Lundi 17 mai, le laboratoire pharmaceutique américain Moderna «triomphait», selon la personne à la tête de son service médical. La firme annonçait avoir obtenu des résultats positifs sur une petite étude préliminaire de son candidat vaccin.
Le prix de ses actions a fait un bond de 30% dans la matinée. De nombreux médias ont publié des articles enthousiastes sur l'étude et le laboratoire, neuf heures après son annonce, a lancé une émission d'actions destinée à lui permettre de lever un milliard de dollars [910 millions d'euros] pour poursuivre ses recherches.
Le lendemain, cependant, des scientifiques attiraient l'attention sur le fait que Moderna n'avait pas rendu toutes ses données publiques et qu'elles ne pouvaient de ce fait pas être soumises au processus de vérification propre à tout protocole de recherche. L'Institut national de allergies et des maladies infectueuses qui supervise l'essai n'avait de son côté fait aucun commentaire sur ces résultats préliminaires –or Anthony Fauci, son directeur, est l'une des voix les plus écoutées aux États-Unis depuis le début de la crise.
Quant à cette si soudaine émission d'actions, elle a semé le doute dans les esprits: cette annonce très précoce n'était-elle finalement qu'un plan marketing élaboré pour lever davantage d'argent?
Une volonté de croire en remède miracle
Depuis le début de la crise sanitaire, l'attention du grand public est décuplée et, de fait, court-circuite complètement le fonctionnement habituel des laboratoires, des scientifiques, des investisseurs ou des journalistes. Communiquer sur la course au vaccin ou au traitement efficace contre le Covid-19 est un terrain miné pour tout le monde.
Preuve en est le scénario inverse rencontré par le laboratoire pharmaceutique Gilead.
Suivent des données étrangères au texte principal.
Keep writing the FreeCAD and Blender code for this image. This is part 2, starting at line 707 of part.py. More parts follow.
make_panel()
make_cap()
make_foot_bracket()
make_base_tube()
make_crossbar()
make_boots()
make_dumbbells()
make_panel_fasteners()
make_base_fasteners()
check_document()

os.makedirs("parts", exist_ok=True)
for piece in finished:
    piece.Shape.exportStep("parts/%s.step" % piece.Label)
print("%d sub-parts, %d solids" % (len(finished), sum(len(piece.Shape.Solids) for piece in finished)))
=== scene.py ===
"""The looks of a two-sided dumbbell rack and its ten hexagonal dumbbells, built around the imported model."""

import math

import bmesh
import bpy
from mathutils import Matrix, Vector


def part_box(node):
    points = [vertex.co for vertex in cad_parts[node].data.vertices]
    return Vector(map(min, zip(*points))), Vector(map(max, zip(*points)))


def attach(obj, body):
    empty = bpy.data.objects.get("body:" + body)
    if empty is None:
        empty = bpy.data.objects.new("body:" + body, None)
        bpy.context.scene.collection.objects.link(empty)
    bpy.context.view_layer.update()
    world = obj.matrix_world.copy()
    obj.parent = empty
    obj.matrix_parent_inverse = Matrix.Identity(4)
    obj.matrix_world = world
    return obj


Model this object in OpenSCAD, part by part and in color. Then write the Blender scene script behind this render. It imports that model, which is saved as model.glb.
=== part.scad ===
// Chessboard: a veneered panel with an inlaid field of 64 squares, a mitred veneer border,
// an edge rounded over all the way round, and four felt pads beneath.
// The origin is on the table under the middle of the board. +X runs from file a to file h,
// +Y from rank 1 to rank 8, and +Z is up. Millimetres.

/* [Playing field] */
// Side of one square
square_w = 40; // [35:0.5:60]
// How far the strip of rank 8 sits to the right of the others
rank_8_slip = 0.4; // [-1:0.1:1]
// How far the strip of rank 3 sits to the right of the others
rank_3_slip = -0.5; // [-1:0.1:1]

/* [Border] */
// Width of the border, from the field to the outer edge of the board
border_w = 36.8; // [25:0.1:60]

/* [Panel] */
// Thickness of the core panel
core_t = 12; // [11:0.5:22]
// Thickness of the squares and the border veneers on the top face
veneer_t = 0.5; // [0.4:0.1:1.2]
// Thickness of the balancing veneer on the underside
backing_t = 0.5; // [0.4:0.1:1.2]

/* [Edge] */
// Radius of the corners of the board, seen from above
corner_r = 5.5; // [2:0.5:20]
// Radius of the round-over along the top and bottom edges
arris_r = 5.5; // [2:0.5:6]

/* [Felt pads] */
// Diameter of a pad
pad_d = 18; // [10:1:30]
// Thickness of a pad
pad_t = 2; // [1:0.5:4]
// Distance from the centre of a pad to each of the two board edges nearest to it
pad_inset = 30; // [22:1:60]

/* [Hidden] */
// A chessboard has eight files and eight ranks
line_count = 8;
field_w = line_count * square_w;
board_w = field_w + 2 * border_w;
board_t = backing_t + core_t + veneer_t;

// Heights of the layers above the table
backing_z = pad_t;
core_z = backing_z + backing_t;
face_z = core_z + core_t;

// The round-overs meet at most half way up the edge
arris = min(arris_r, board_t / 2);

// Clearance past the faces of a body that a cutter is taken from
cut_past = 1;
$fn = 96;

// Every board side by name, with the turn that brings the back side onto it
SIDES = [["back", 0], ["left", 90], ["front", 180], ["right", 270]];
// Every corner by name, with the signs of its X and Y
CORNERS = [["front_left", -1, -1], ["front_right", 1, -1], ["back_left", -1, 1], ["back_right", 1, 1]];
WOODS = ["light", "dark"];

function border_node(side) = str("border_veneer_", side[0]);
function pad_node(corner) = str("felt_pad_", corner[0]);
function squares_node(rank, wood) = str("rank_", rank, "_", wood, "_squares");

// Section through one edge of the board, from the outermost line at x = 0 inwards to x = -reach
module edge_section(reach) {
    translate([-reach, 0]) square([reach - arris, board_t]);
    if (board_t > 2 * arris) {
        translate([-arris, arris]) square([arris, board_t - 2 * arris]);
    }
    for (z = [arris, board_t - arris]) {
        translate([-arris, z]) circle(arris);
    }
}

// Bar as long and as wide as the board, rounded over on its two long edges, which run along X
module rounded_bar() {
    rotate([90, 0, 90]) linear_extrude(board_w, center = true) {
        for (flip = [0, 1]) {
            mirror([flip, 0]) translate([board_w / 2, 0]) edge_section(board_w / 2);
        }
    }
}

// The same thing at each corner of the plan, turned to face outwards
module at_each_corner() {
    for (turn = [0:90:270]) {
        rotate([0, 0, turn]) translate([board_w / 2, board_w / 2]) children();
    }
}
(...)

Ses actions ont chuté de 5,5% après la fuite de résultats préliminaires d'une étude indiquant que la prise de remdesivir n'aurait pas amélioré la condition des patient·es atteint·es d'une forme sévère du Covid-19 ni réduit les chances d'en mourir. Fin avril, la même molécule provoquait pourtant l'enthousiasme des foules et des marchés à la suite d'une communication plus optimiste du laboratoire.
«Ces fluctuations sauvages [du marché] sont fondées sur des informations incomplètes», explique au New York Times David Maris, un directeur chez Phalanx Investment Partners et analyste de l'industrie pharmaceutique. «C'est un environnement fou et spéculatif car à cause de la pandémie, les gens veulent croire qu'il y aura un remède miracle dans un délai miraculeux.»
Sauf que les laboratoires ont l'habitude de rendre publiques les premières données de leurs recherche pour attirer les investisseurs ou rassurer les instances de régulation sanitaire. Un type de pratique qui les pousse depuis le début de la crise a être accusés d'en dire trop, trop vite –ou trop peu, trop tôt.